Her announcement came days after the SADC Regional Response to Covid-19 Pandemic Bulletin 6 also gave an update with regards to cross border truck drivers.

In the latest bulletin, SADC acknowledged that cross-border transport movement is one of the essential services that need to be sustained and facilitated during the Covid-19 period in order to ensure timely delivery of essential supplies and commodities in member states.

More than 80 percent of imported and exported goods in the SADC region are transported through the road network.

“The Covid-19 related lockdowns in Member States and the associated public health measures resulted in significant delays in the movement of hauling vehicles and subsequently in the delivery of essential supplies to the point of use. An analysis of the implementation of the SADC guidelines on harmonisation and facilitation of cross-border operations across the region revealed that member states were implementing trade and transportation laws and regulation differently during the Covid-19 emergency,” the bulletin points out.

The bulletin also found out that congestion at border posts were a result of lack of harmonisation of public health measures at border posts, such as testing and quarantine policies. It further highlights some good practices in cross-border transportation despite the challenges. For instance, Botswana and Zambia cooperated to clear traffic which had built up at Kazungula during the first week that member states implemented national Covid-19 measures by joint clearance and collaboration between border agencies and the use of a temporary bridge. The Democratic Republic of Congo and Zambia collaborated in clearing traffic which had built up at Kasumbalesa by among others implementing one-stop border post operational modalities, allowing officials to operate jointly from each other’s territory and opening an additional road connection between the two borders, the bulletin notes.

“Zimbabwe designated and published a map of truck stops and garages which could be used by trucks during Covid-19; in Namibia, a public and private partnership constructed a temporary quarantine facility for trucks in Walvis Bay. The facility is fully equipped with Covid-19 hygiene requirements, resting facilities, ablution and is secured by the police who protect drivers, cargo and vehicles; and Angola simplified and waived requirements for submission of stamped original hard copies of documentation and switched to accepting electronic submissions.”

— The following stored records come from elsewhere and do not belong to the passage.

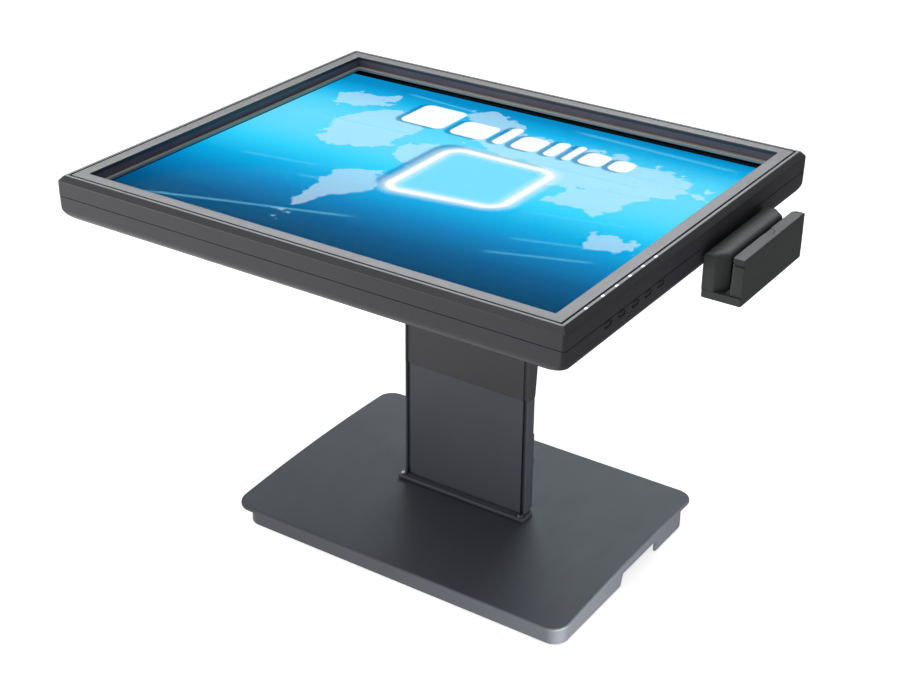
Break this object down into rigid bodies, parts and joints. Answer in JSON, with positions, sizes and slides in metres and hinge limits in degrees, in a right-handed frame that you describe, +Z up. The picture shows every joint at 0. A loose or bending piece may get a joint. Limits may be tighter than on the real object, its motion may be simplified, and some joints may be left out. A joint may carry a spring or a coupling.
{
  "type": "table-top touch terminal",
  "caption": "Flat-lying touch display on a slim column with a wedge foot, edge keys and a side card swipe reader; the display tilts up on a friction hinge.",
  "frame": {"origin": "middle of the bounding box's footprint, on the table under the rubber feet", "axes": "+X along the display's width towards the user's right and the card reader, +Y away from the user, +Z up"},
  "size_m": [0.4472, 0.352, 0.3288],
  "materials": {
    "stand_plastic": "fine satin moulded plastic, dark grey with a blue tint",
    "black_steel": "black powder coat",
    "rubber": "matt black rubber",
    "zinc_steel": "zinc plated steel",
    "display_plastic": "satin moulded plastic, dark grey",
    "ir_filter": "infrared-passing plastic, nearly black with a purple cast",
    "retainer_aluminium": "anodised aluminium",
    "touch_glass": "clear float glass",
    "gasket": "black foam",
    "screen": "lit liquid crystal panel, blue picture",
    "circuit_board": "green circuit board",
    "socket_plastic": "black socket moulding",
    "light_pipe": "clear light pipe",
    "reader_plastic": "finely textured moulded plastic, dark grey",
    "head_metal": "polished mumetal"
  },
  "bodies": {
    "stand": {"base_cover": "stand_plastic", "base_steel_plate": "black_steel", "rubber_foot_1": "rubber", "rubber_foot_2": "rubber", "rubber_foot_3": "rubber", "rubber_foot_4": "rubber", "flange_screw_1": "zinc_steel", "flange_screw_2": "zinc_steel", "column_spine": "black_steel", "side_rail_left": "stand_plastic", "side_rail_right": "stand_plastic", "column_front_panel": "stand_plastic", "column_rear_panel": "stand_plastic", "column_collar": "stand_plastic", "collar_screw_left": "zinc_steel", "collar_screw_right": "zinc_steel", "neck_cover_front": "stand_plastic", "neck_cover_rear": "stand_plastic", "hinge_block": "black_steel", "hinge_shaft": "zinc_steel", "hinge_nut": "zinc_steel", "spring_washer_left": "zinc_steel", "spring_washer_right": "zinc_steel"},
    "display_head": {"hinge_arm_left": "black_steel", "hinge_arm_right": "black_steel", "vesa_plate": "black_steel", "vesa_screw_1": "zinc_steel", "vesa_screw_2": "zinc_steel", "vesa_screw_3": "zinc_steel", "vesa_screw_4": "zinc_steel", "rear_cover": "display_plastic", "electronics_cover": "display_plastic", "front_bezel": "display_plastic", "ir_filter_front": "ir_filter", "ir_filter_back": "ir_filter", "ir_filter_left": "ir_filter", "ir_filter_right": "ir_filter", "glass_retainer": "retainer_aluminium", "touch_glass": "touch_glass", "screen_gasket": "gasket", "lcd_panel": "screen", "chassis_plate": "zinc_steel", "main_board": "circuit_board", "power_board": "circuit_board", "power_inlet": "socket_plastic", "button_board": "circuit_board", "light_guide": "light_pipe", "reader_inner_housing": "reader_plastic", "reader_outer_housing": "reader_plastic", "reader_floor": "reader_plastic", "reader_led_lens": "light_pipe", "reader_bracket": "black_steel", "reader_board": "circuit_board"},
    "key_1": {"button_1": "display_plastic"},
    "key_2": {"button_2": "display_plastic"},
    "key_3": {"button_3": "display_plastic"},
    "key_4": {"button_4": "display_plastic"},
    "key_5": {"button_5": "display_plastic"},
    "swipe_head": {"magnetic_head": "head_metal", "head_spring": "zinc_steel"}
  },
  "joints": [
    {"name": "display_tilt", "type": "hinge", "parent": "stand", "child": "display_head", "pos_m": [-0.0156, 0.0433, 0.255], "axis": [1, 0, 0], "range_deg": [0, 80]},
    {"name": "key_1_press", "type": "slide", "parent": "display_head", "child": "key_1", "axis": [-1, 0, 0], "range_m": [0, 0.0008], "stiffness_N_per_m": 300, "springref_m": -0.0005},
    {"name": "key_2_press", "type": "slide", "parent": "display_head", "child": "key_2", "axis": [-1, 0, 0], "range_m": [0, 0.0008], "stiffness_N_per_m": 300, "springref_m": -0.0005},
    {"name": "key_3_press", "type": "slide", "parent": "display_head", "child": "key_3", "axis": [-1, 0, 0], "range_m": [0, 0.0008], "stiffness_N_per_m": 300, "springref_m": -0.0005},
    {"name": "key_4_press", "type": "slide", "parent": "display_head", "child": "key_4", "axis": [-1, 0, 0], "range_m": [0, 0.0008], "stiffness_N_per_m": 300, "springref_m": -0.0005},
    {"name": "key_5_press", "type": "slide", "parent": "display_head", "child": "key_5", "axis": [-1, 0, 0], "range_m": [0, 0.0008], "stiffness_N_per_m": 300, "springref_m": -0.0005},
    {"name": "swipe_head_float", "type": "slide", "parent": "display_head", "child": "swipe_head", "axis": [-1, 0, 0], "range_m": [0, 0.001], "stiffness_N_per_m": 500, "springref_m": -0.0005}
  ]
}
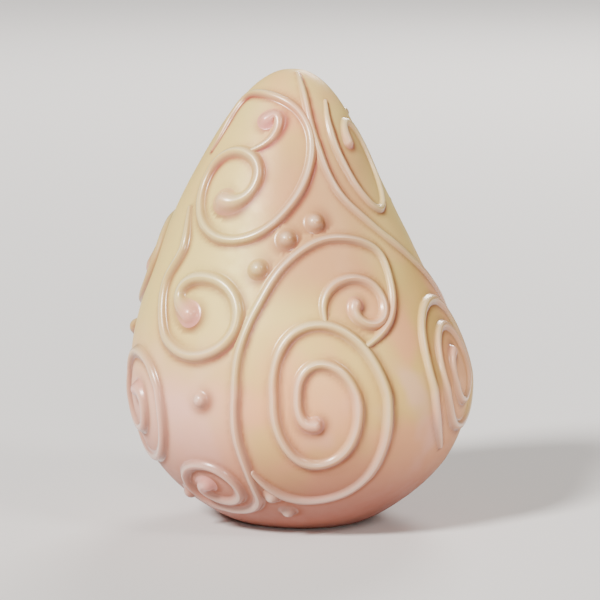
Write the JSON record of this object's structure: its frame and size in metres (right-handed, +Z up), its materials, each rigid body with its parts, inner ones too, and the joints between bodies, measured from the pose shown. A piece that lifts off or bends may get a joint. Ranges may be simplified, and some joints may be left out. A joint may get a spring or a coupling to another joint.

Recommendations include the implementation of the SADC guidelines on facilitation of cross-border transportation with emphasis on the relay system and Covid-19 testing policy.

SADC also called for the incorporation of the SMART corridor building blocks that monitor through Information and Communication Technology (ICT) physical movement of vehicles/drivers/loads and documentation flow through ports, borders weighbridges and Covid-19 test and quarantine facilities.

The regional bloc also encouraged inter-state travelling of persons for economic growth and poverty alleviation while containing the spread of the virus once provisions for safe trade and transport facilitation are in place, which include greater use of ICT, electronic documents and more paperless operations.

According to the bulletin, the secretariat has developed revised guidelines and regional standard operating procedures for management and monitoring of cross-border road transport at designated points of entry and Covid-19 checkpoints.

The procedures include recommended testing protocol, mutual recognition of test results and a recommended test validity period.

“These are under review and will be discussed by the expanded technical committee on the monitoring of the protocol on health at its upcoming virtual meeting on June 5, 2020.”

The bulletin also said the Development Bank of Southern Africa had confirmed support towards PPE provision.

“EU has committed additional resources to the tripartite transport and transit facilitation programme to support activities related to trade and transport during Covid-19, in particular, the development of an electronic surveillance system for drivers and vehicles in inter-state transport as part of Covid-19 response measures.”